News & Events

Milton Hospital finances in a bind (MS)

Investments, patient drop-off taking toll
By Jeffrey Krasner Globe Staff / March 17, 2009

Hit by declining patient volumes, lower investment income, and competition from nearby institutions, Milton Hospital faces a financial squeeze that clouds its future.

Standard & Poor’s, the financial rating firm, recently dropped its ranking of $44 million in Milton Hospital bonds to below investment grade, or junk-bond status. The downgrade will not immediately hurt the hospital, since it is not planning to borrow more money soon, but the lower rating illustrates the 106-year-old institution’s fragile condition.

The hospital had a small layoff in January, and is now looking for more ways to cut costs, said James C. Holleran Jr., vice president of financial services.

"We are trying to open every contract," Holleran said. That includes renegotiating prices with vendors, he said. The hospital also has frozen salaries and suspended planned bonus payments.

Milton Hospital’s predicament is typical of what is happening at many Massachusetts community hospitals. They are losing patients to large academic medical centers with powerful brand names.

At the same time, other potential customers are putting off elective procedures because they are out of work or worried about becoming unemployed and losing employer-paid health coverage. In addition, the stock market’s decline has severely eroded investments.

"The situation in our community hospitals is that our profit margins are very low," said Donald J. Thieme, executive director of the Massachusetts Council of Community Hospitals, a trade group. "The offset has [typically] been nonoperating or investment income. When that craters, you become extremely vulnerable."

Some community hospitals are in danger of violating their debt covenants – target measures of financial health that they have promised lenders they will maintain.

Usually, hospitals that borrow through tax-free bond offerings are re quired to generate revenues greater than debt payments, and also must keep a specific amount of cash on hand.
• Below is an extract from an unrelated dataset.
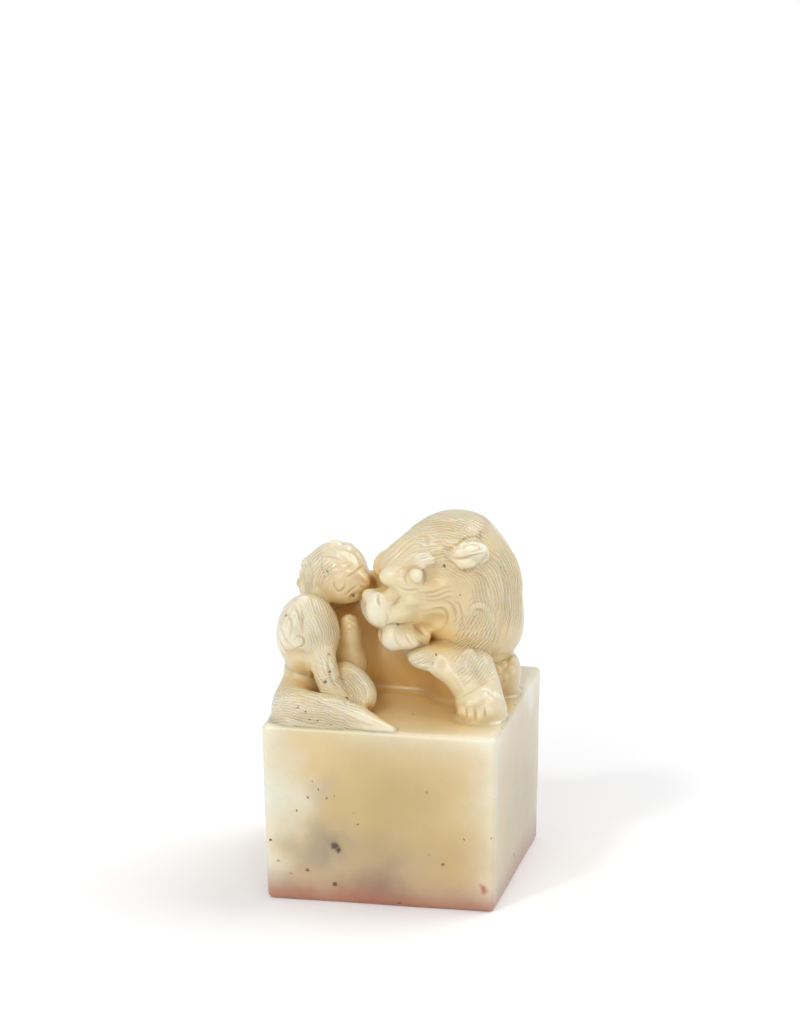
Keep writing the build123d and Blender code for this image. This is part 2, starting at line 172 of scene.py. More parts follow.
class Clay:
    # A solid kept as distances to its surface on a grid
    def __init__(self, low, high, voxel):
        self.low = np.array(low, float)
        self.voxel = voxel
        size = np.ceil((np.array(high, float) - self.low) / voxel).astype(int) + 1
        self.field = np.full(tuple(size), clayBand, np.float32)
        self.whole = self.field  # the field before its grooves were cut

    def merge(self, window, patch, blend, cut):
        if cut:
            self.field[window] = -softMin(-self.field[window], patch, blend)
        else:
            self.field[window] = softMin(self.field[window], patch, blend)

    def press(self, piece, blend=0.3, cut=False):  # adds or cuts a closed mesh
        points, triangles = pointsOf(piece)
        if not len(triangles):
            return
        grid = openvdb.FloatGrid.createLevelSetFromPolygons(
            (points - self.low).astype(np.float32),
            triangles=triangles,
            transform=openvdb.createLinearTransform(voxelSize=self.voxel),
            halfWidth=clayBand / self.voxel,
        )
        low, high = grid.evalActiveVoxelBoundingBox()
        low = np.maximum(low, 0)
        high = np.minimum(high, np.array(self.field.shape) - 1)
        if (low > high).any():
            return
        patch = np.empty(tuple(high - low + 1), np.float32)
        grid.copyToArray(patch, ijk=tuple(int(value) for value in low))
        window = tuple(slice(start, stop + 1) for start, stop in zip(low, high))
        self.merge(window, patch, blend, cut)

    def ball(self, centre, radii, along=(1, 0, 0), blend=0.3, cut=False):
        # an egg with its first axis along a line
        centre, radii = np.array(centre, float), np.array(radii, float)
        first = np.array(along, float) / np.linalg.norm(along)
        hint = np.array([0.0, 0.0, 1.0]) if abs(first[2]) < 0.9 else np.array([0.0, 1.0, 0.0])
        second = np.cross(hint, first)
        second /= np.linalg.norm(second)
        axes = np.array([first, second, np.cross(first, second)])
        reach = radii.max() + clayBand
        low = np.maximum(np.floor((centre - reach - self.low) / self.voxel).astype(int), 0)
        high = np.minimum(np.ceil((centre + reach - self.low) / self.voxel).astype(int) + 1, self.field.shape)
        if (low >= high).any():
            return
        ticks = [self.low[i] + self.voxel * np.arange(low[i], high[i]) - centre[i] for i in range(3)]
        x, y, z = np.meshgrid(*ticks, indexing="ij", sparse=True)
        local = [axis[0] * x + axis[1] * y + axis[2] * z for axis in axes]
        whole = np.sqrt(sum((value / radius) ** 2 for value, radius in zip(local, radii))) + 1e-6
        slope = np.sqrt(sum((value / radius**2) ** 2 for value, radius in zip(local, radii))) + 1e-6
        patch = (whole * (whole - 1) / slope).astype(np.float32)
        window = tuple(slice(start, stop) for start, stop in zip(low, high))
        self.merge(window, np.minimum(patch, clayBand), blend, cut)

    def smooth(self, passes):
        for _ in range(passes):
            for axis in range(3):
                field = np.moveaxis(self.field, axis, 0)
                middle = field[1:-1] * 2 + field[:-2] + field[2:]
                field[1:-1] = middle / 4

    def grid(self):  # the places of the field's own values, one sparse array for each axis
        ticks = [self.low[i] + self.voxel * np.arange(self.field.shape[i]) for i in range(3)]
        return np.meshgrid(*ticks, indexing="ij", sparse=True)

    def sample(self, points, field=None):
        field = self.field if field is None else field
        place = (np.asarray(points) - self.low) / self.voxel
        limit = np.array(field.shape) - 2
        inside = ((place >= 0) & (place <= limit)).all(axis=-1)
        place = np.clip(place, 0, limit)
        corner = place.astype(int)
        share = place - corner
        total = 0
        for dx in (0, 1):
            for dy in (0, 1):
                for dz in (0, 1):
                    weight = 1
                    for axis, step in enumerate((dx, dy, dz)):
                        weight = weight * (share[..., axis] if step else 1 - share[..., axis])
                    nearby = (corner[..., 0] + dx, corner[..., 1] + dy, corner[..., 2] + dz)
                    total = total + weight * field[nearby]
        return np.where(inside, total, clayBand)

    def slopes(self, points):  # outward normals
        steps = np.eye(3) * self.voxel
        slope = np.stack([self.sample(points + step) - self.sample(points - step) for step in steps], axis=-1)
        return slope / (np.linalg.norm(slope, axis=-1)[..., None] + 1e-9)

    def hits(self, origins, rays, start, stop):  # first surface points along rays, and whether each ray hits
        reach = np.arange(start, stop, self.voxel)
        track = self.sample(origins[:, None, :] + rays[:, None, :] * reach[None, :, None])
        inside = track < 0
        found = inside.any(axis=1)
        first = inside.argmax(axis=1)
        rows = np.arange(len(rays))
        before = np.where(first > 0, track[rows, first - 1], track[rows, first])
        after = track[rows, first]
        share = np.clip(before / np.maximum(before - after, 1e-6), 0, 1)
        depth = reach[first] - self.voxel * (1 - share)
        return origins + rays * depth[:, None], found

    def piece(self, name, limit=195000):
        grid = openvdb.FloatGrid(clayBand)
        grid.copyFromArray(self.field)
        points, quads = grid.convertToQuads(isovalue=0.0)
        points = (points * self.voxel + self.low) * mm
        mesh = bpy.data.meshes.new(name)
        mesh.vertices.add(len(points))
        mesh.vertices.foreach_set("co", points.astype(np.float32).ravel())
        mesh.loops.add(len(quads) * 4)
        mesh.loops.foreach_set("vertex_index", quads.astype(np.int32).ravel())
        mesh.polygons.add(len(quads))
        mesh.polygons.foreach_set("loop_start", np.arange(len(quads), dtype=np.int32) * 4)
        mesh.update(calc_edges=True)
        mesh.validate()
        mesh.shade_smooth()
        piece = bpy.data.objects.new(name, mesh)
        bpy.context.scene.collection.objects.link(piece)
        if len(quads) * 2 > limit:
            thinner = piece.modifiers.new("fewer faces", "DECIMATE")
            thinner.ratio = limit / (len(quads) * 2)
            shown = piece.evaluated_get(bpy.context.evaluated_depsgraph_get())
            thin = bpy.data.meshes.new_from_object(shown)
            piece.modifiers.clear()
            piece.data = thin
            thin.name = name
            thin.shade_smooth()
        print(name, "has", len(quads) * 2, "triangles before thinning")
        return piece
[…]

Holleran said Milton Hospital barely met its requirement for debt coverage on Sept. 30, the end of its last fiscal year, and anticipates doing so in the current fiscal year.

"I don’t expect any problems [meeting covenants] this year, but if these losses continue, there could be issues" in the future, he said.

S&P noted in its report that Milton Hospital lost between $1 million and $1.5 million annually for the three years ended in 2007.

But last fiscal year it lost $5.2 million from healthcare operations.

The losses have continued in the first three months of the current fiscal year, putting the hospital on track to lose between $4 million and $5 million in 2009. In part, that was due to a decline in admissions at the 81-bed hospital – they were down 1.8 percent during the first four months of the fiscal year.

Meantime, the hospital’s investments performed poorly. Short-term investments and restricted assets – those which must be used for specific purposes – fell by nearly a third in the 12 months that ended Sept. 30, to $42.2 million.

To maintain sufficient cash levels, the hospital has pushed those restricted assets into unrestricted status faster than it otherwise would have done

. Holleran said a major problem is that more patients are delaying elective procedures.

For instance, he said, there has been a decline in endoscopies, a procedure which involves a camera being inserted into a patient’s stomach. Even some patients who have health insurance are putting off such procedures, because they often require $150 copayments.

In addition, health insurers and employers are trying to clamp down on expensive imaging procedures like CT scans. More patients are opting for basic X-rays, which generate less money for hospitals.

"Our hospitals across the board, both academic and community, are facing fierce economic challenges," said Ellen Lutch Bender, president of Bender Strategies, a Boston healthcare consulting firm.

"The situation at Milton Hospital is particularly tough as there are two other community hospitals in the same area with severe economic stresses – Carney Hospital in Dorchester and Quincy Medical Center."